Task to carry out: Extract, from the records beneath this instruction, each line that contains the word "down".
— START —
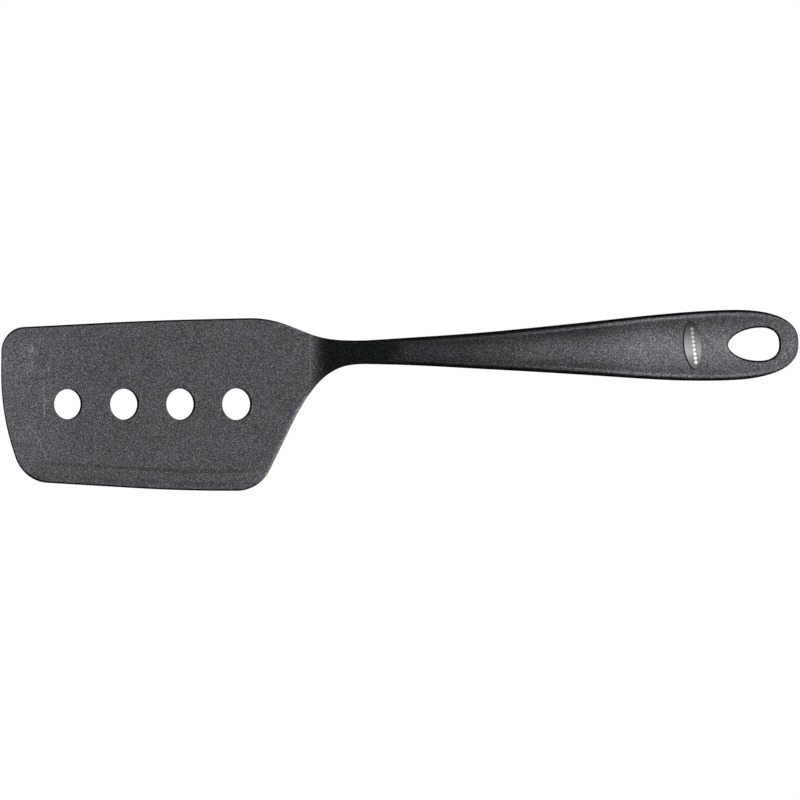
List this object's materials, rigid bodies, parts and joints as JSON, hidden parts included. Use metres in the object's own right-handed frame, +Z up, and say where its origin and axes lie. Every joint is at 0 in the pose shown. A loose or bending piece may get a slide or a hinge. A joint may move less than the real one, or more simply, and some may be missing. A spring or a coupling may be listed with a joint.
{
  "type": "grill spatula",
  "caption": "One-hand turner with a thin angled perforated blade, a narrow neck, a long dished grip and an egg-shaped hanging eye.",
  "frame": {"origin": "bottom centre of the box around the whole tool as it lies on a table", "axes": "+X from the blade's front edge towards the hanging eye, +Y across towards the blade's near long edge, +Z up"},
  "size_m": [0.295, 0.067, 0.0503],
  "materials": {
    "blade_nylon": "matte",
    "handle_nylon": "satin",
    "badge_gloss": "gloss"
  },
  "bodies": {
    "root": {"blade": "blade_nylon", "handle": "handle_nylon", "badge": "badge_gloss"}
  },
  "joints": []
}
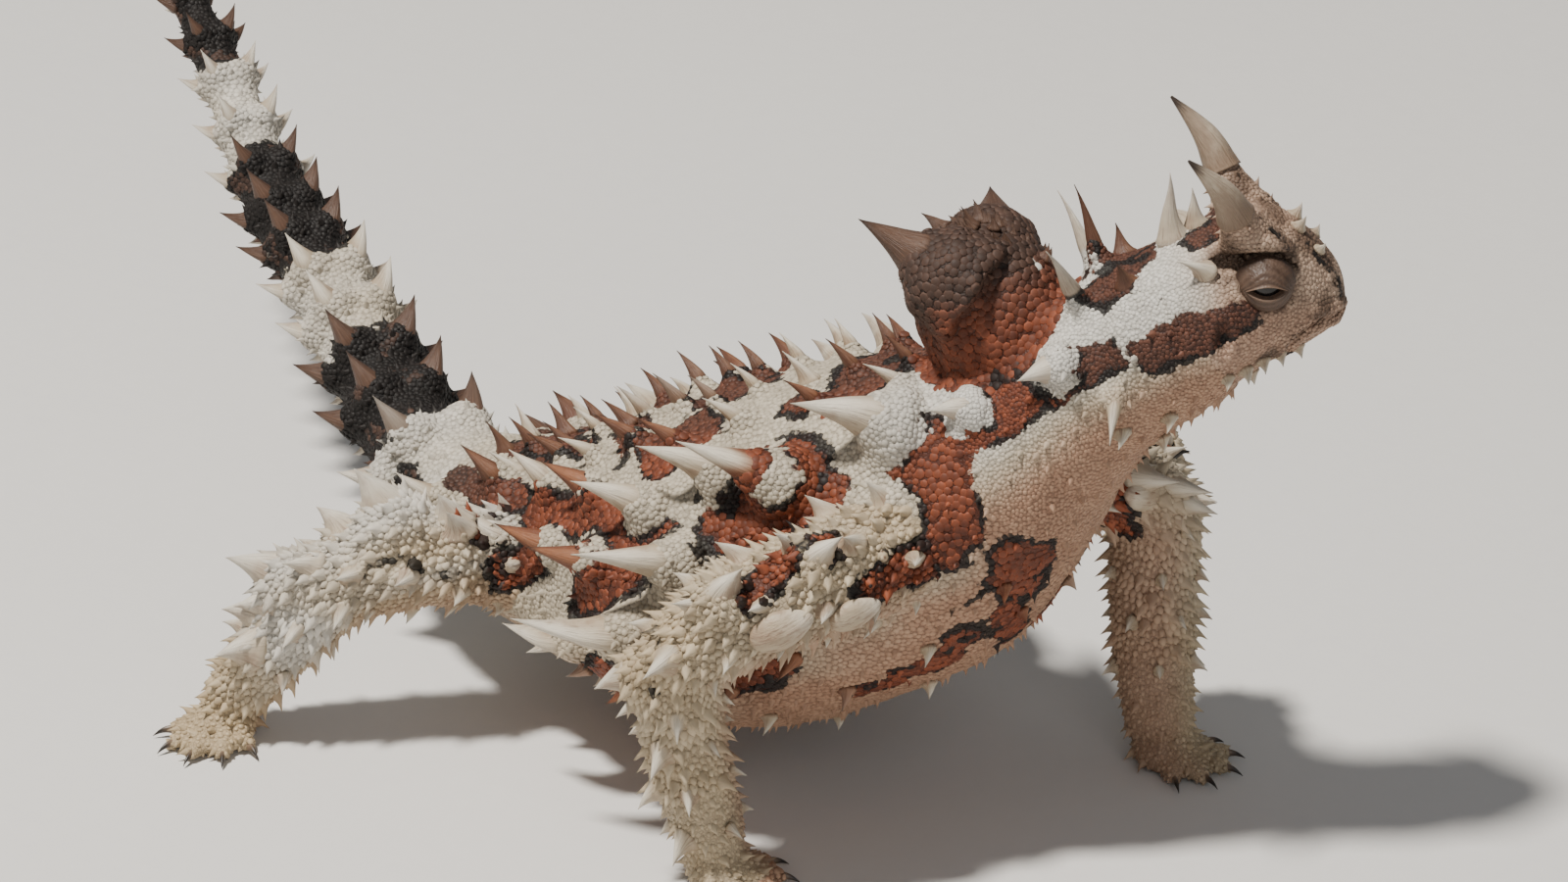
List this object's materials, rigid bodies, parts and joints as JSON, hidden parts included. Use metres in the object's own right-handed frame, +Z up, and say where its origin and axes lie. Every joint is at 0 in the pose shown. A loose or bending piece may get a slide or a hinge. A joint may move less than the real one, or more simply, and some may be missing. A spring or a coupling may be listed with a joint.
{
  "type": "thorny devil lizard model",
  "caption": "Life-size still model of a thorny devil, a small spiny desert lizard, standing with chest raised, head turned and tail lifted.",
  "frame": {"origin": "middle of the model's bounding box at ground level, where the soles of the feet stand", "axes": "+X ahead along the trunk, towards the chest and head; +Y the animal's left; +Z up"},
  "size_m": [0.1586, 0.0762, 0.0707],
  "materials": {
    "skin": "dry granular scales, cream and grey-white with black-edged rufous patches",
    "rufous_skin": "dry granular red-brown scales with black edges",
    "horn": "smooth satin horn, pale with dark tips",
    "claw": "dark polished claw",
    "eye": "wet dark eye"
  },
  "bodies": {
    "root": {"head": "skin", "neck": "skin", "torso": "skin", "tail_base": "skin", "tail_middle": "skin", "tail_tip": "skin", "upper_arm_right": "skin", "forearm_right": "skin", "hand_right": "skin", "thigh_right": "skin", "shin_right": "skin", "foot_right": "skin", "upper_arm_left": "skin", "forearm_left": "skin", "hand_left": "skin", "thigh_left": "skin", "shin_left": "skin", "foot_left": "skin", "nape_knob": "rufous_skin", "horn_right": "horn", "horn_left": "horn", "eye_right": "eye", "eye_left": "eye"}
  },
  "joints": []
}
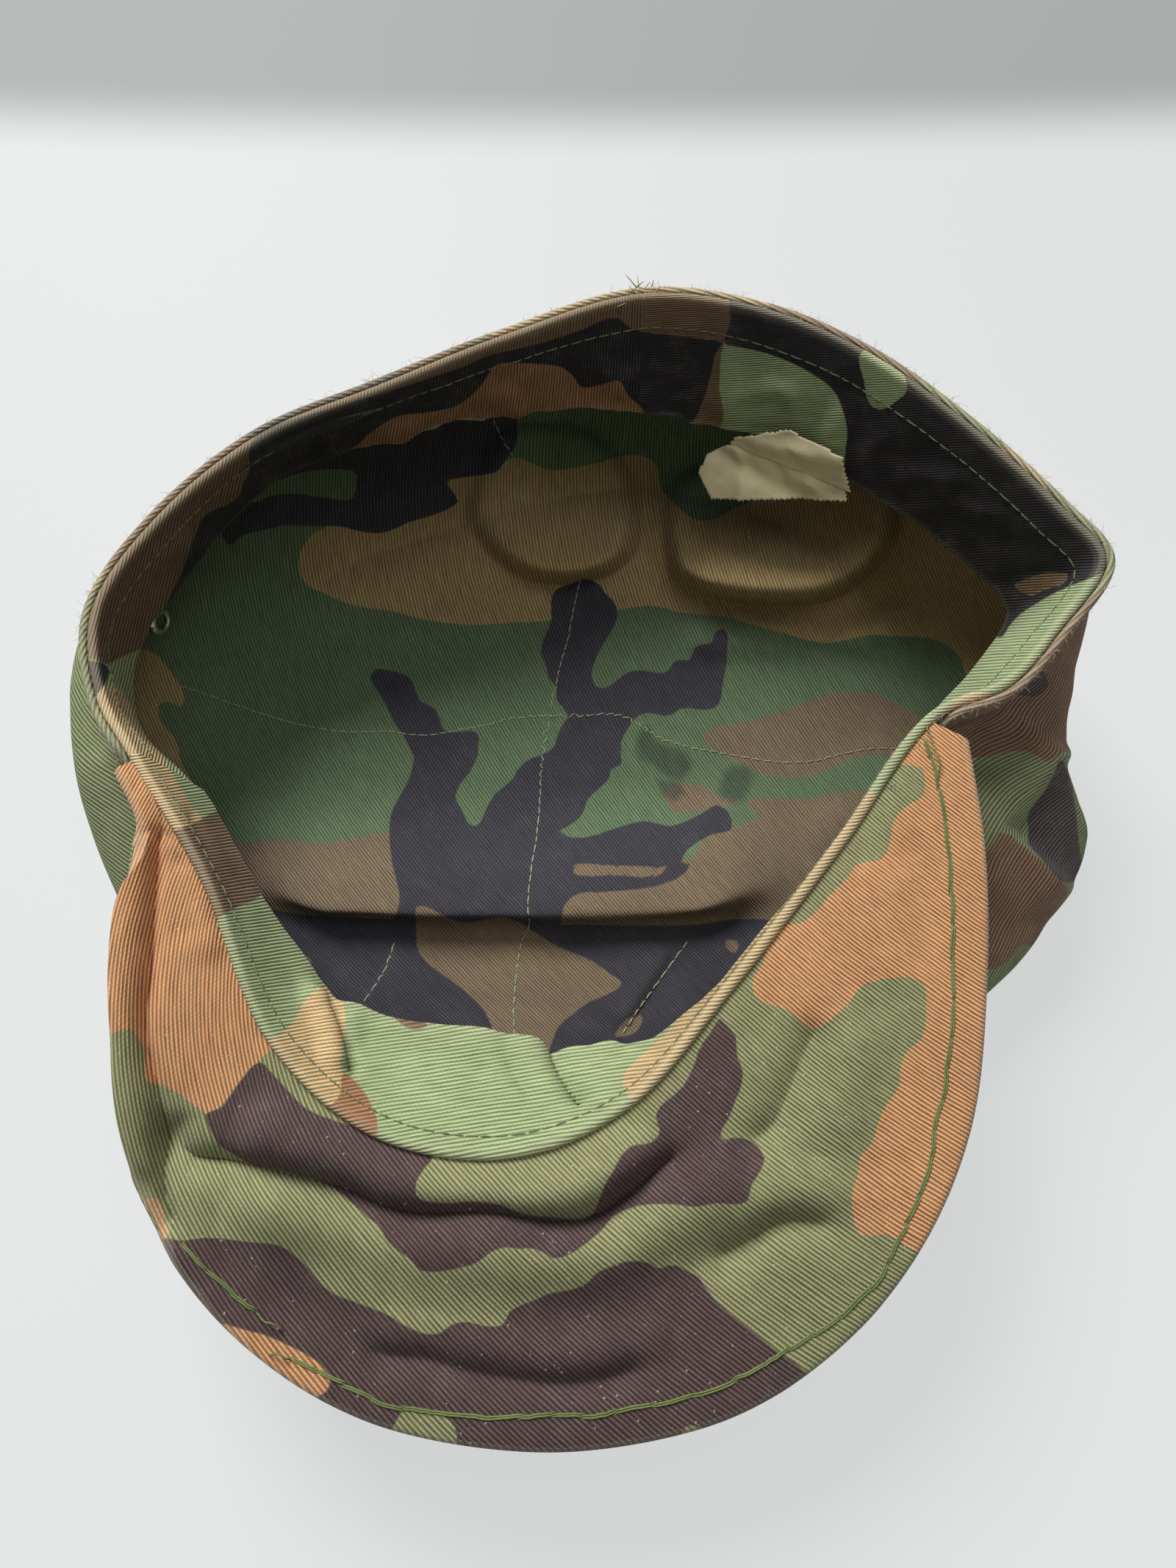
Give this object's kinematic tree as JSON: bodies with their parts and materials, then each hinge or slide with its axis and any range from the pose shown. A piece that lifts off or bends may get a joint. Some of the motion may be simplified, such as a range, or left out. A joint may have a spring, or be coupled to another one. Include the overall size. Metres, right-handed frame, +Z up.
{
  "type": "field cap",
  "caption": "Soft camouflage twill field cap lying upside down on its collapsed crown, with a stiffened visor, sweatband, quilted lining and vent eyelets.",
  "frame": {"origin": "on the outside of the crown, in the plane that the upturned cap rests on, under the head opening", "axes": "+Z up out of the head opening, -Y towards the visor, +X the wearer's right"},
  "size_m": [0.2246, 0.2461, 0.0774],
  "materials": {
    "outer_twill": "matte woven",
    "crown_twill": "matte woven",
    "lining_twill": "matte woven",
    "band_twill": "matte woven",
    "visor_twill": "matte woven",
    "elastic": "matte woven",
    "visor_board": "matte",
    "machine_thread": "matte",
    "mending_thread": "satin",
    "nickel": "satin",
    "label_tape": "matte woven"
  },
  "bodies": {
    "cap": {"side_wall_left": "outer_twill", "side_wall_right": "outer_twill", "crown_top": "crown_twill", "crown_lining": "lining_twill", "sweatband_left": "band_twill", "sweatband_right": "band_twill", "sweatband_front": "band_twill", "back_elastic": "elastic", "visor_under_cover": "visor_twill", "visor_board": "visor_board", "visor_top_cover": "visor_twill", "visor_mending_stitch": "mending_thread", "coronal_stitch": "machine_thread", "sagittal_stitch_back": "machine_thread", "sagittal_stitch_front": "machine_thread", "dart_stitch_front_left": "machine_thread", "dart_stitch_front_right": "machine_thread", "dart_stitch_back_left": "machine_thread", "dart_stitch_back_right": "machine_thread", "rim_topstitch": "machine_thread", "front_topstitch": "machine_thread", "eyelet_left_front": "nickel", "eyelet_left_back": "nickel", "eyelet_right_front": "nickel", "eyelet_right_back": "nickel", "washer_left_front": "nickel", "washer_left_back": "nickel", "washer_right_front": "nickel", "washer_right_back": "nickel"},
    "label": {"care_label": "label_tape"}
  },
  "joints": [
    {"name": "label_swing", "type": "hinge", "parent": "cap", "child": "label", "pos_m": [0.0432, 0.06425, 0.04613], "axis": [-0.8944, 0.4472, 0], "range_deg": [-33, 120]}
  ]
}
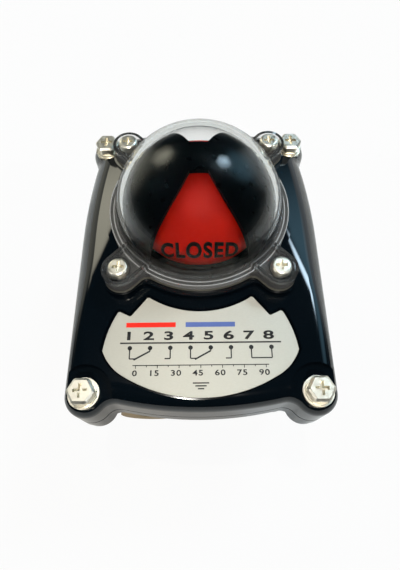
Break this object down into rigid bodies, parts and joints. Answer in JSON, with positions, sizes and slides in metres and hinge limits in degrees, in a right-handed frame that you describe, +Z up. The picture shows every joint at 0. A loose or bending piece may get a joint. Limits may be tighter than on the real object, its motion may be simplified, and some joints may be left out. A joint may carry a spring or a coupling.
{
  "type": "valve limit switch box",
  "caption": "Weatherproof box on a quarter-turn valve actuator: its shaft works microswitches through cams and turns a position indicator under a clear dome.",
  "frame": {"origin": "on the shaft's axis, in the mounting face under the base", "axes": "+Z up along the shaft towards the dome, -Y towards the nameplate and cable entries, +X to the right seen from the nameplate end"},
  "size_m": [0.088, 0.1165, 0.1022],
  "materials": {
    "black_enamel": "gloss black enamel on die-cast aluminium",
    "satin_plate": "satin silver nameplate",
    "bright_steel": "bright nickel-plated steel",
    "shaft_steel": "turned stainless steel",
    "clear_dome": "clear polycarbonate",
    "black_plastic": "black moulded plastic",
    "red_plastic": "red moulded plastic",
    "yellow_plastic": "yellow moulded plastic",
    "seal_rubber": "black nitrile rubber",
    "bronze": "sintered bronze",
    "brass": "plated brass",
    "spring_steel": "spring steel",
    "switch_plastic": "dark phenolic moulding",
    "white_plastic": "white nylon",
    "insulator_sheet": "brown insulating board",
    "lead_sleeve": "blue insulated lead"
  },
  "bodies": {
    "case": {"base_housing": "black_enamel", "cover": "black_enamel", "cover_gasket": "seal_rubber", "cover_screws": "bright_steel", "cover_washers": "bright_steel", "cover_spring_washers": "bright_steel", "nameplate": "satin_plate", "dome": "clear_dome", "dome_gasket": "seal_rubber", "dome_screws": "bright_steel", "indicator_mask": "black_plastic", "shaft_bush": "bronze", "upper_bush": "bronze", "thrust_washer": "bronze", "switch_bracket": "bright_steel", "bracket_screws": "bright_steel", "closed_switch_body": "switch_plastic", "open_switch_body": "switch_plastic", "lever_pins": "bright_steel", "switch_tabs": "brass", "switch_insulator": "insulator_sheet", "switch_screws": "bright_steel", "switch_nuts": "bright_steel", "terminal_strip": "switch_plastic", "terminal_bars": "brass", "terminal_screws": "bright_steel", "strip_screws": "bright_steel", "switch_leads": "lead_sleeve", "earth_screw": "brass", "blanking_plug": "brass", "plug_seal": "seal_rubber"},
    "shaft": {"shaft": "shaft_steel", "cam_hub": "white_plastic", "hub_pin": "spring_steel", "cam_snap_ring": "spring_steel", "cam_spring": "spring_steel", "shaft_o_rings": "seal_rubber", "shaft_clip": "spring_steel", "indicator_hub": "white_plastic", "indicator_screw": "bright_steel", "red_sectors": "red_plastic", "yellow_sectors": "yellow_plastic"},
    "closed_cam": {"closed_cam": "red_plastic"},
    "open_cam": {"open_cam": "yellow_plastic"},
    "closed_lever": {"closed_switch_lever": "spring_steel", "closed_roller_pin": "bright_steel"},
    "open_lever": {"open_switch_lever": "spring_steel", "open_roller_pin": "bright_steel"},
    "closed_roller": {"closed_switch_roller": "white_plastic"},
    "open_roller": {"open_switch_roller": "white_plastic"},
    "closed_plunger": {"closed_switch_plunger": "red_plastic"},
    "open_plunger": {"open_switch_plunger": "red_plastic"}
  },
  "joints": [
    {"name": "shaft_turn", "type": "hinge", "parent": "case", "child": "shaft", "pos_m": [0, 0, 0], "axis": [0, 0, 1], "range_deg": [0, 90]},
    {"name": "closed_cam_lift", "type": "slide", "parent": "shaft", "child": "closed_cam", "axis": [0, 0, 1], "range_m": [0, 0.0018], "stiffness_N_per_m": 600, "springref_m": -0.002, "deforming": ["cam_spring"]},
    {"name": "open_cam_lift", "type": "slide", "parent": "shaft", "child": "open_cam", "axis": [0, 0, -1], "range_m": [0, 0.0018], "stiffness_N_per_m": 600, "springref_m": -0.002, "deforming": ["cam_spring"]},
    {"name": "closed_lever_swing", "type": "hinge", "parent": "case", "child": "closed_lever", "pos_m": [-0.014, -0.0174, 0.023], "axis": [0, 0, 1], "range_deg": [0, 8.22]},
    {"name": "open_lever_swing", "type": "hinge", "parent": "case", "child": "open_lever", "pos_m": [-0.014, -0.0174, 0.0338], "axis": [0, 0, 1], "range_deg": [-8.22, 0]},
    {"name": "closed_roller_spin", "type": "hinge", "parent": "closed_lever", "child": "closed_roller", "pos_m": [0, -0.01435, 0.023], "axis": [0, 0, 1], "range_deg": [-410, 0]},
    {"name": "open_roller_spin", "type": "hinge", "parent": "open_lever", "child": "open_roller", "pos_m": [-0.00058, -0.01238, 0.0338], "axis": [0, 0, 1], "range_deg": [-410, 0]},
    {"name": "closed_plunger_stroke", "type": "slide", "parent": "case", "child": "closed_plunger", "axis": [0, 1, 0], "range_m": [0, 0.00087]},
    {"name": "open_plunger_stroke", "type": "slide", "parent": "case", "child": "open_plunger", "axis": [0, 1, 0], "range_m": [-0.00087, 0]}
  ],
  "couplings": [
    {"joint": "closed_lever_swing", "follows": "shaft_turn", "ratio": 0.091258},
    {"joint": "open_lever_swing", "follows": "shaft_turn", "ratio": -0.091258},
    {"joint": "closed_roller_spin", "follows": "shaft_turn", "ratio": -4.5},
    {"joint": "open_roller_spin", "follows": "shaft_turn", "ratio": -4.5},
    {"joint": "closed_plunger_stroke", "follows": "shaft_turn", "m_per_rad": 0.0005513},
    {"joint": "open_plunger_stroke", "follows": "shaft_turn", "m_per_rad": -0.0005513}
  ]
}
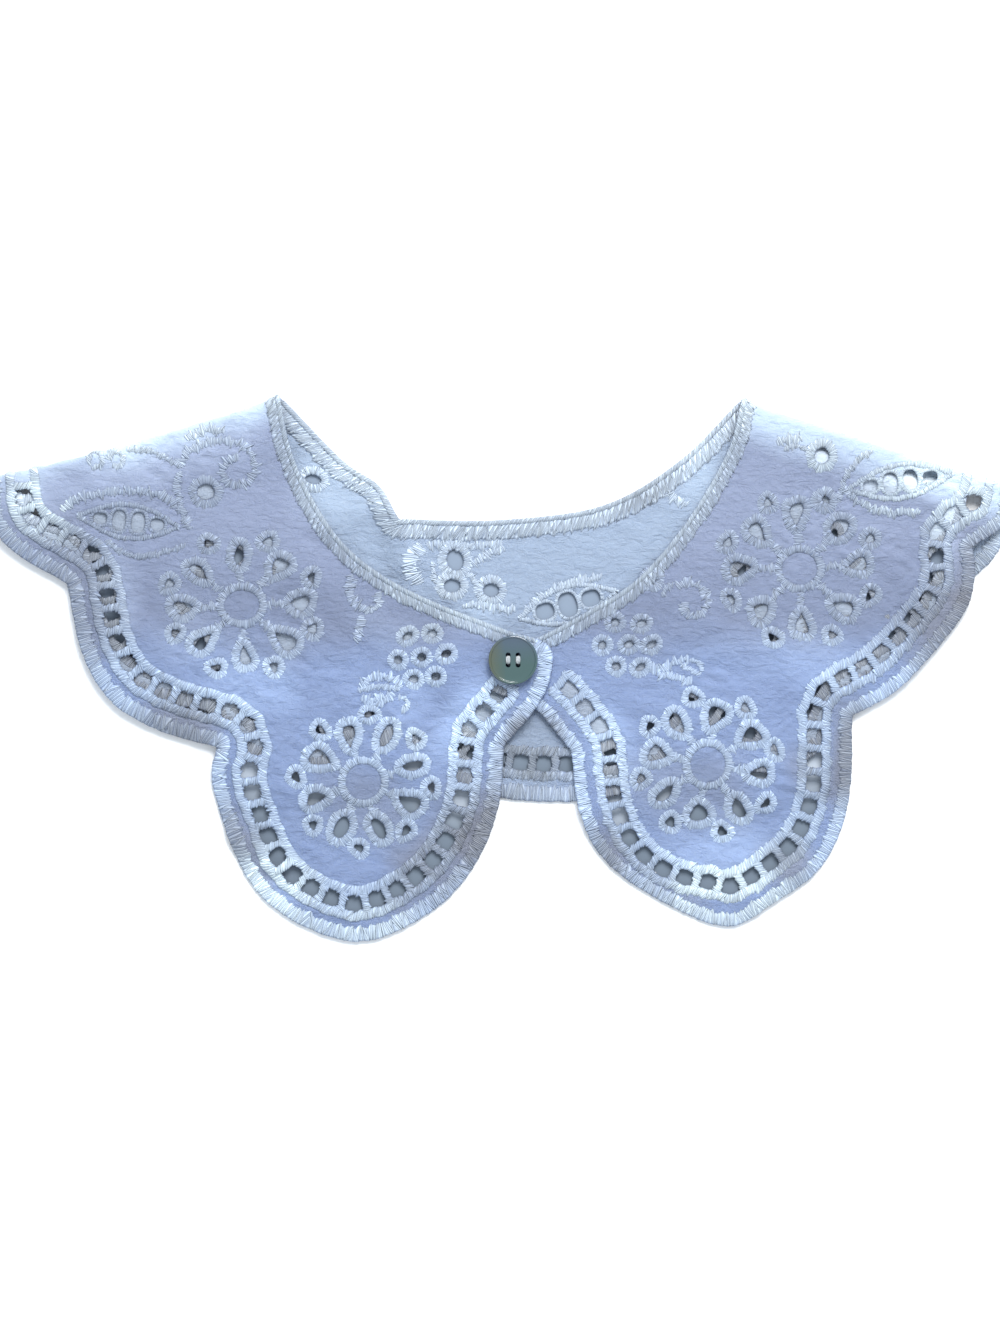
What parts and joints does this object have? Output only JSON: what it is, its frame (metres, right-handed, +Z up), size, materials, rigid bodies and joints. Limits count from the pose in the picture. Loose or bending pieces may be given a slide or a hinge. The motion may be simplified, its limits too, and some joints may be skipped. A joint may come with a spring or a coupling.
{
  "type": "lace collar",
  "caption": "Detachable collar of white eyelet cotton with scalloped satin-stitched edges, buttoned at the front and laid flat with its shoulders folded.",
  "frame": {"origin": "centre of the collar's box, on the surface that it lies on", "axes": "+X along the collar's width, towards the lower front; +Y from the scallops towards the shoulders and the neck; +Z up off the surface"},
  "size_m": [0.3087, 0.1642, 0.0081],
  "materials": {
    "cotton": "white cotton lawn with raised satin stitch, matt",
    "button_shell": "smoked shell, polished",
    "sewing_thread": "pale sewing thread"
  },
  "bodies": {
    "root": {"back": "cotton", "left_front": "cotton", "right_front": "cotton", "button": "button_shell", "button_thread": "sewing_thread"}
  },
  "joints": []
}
— END —
Written solution:
  "caption": "Soft camouflage twill field cap lying upside down on its collapsed crown, with a stiffened visor, sweatband, quilted lining and vent eyelets.",
Break this object down into rigid bodies, parts and joints. Answer in JSON, with positions, sizes and slides in metres and hinge limits in degrees, in a right-handed frame that you describe, +Z up. The picture shows every joint at 0. A loose or bending piece may get a joint. Limits may be tighter than on the real object, its motion may be simplified, and some joints may be left out. A joint may carry a spring or a coupling.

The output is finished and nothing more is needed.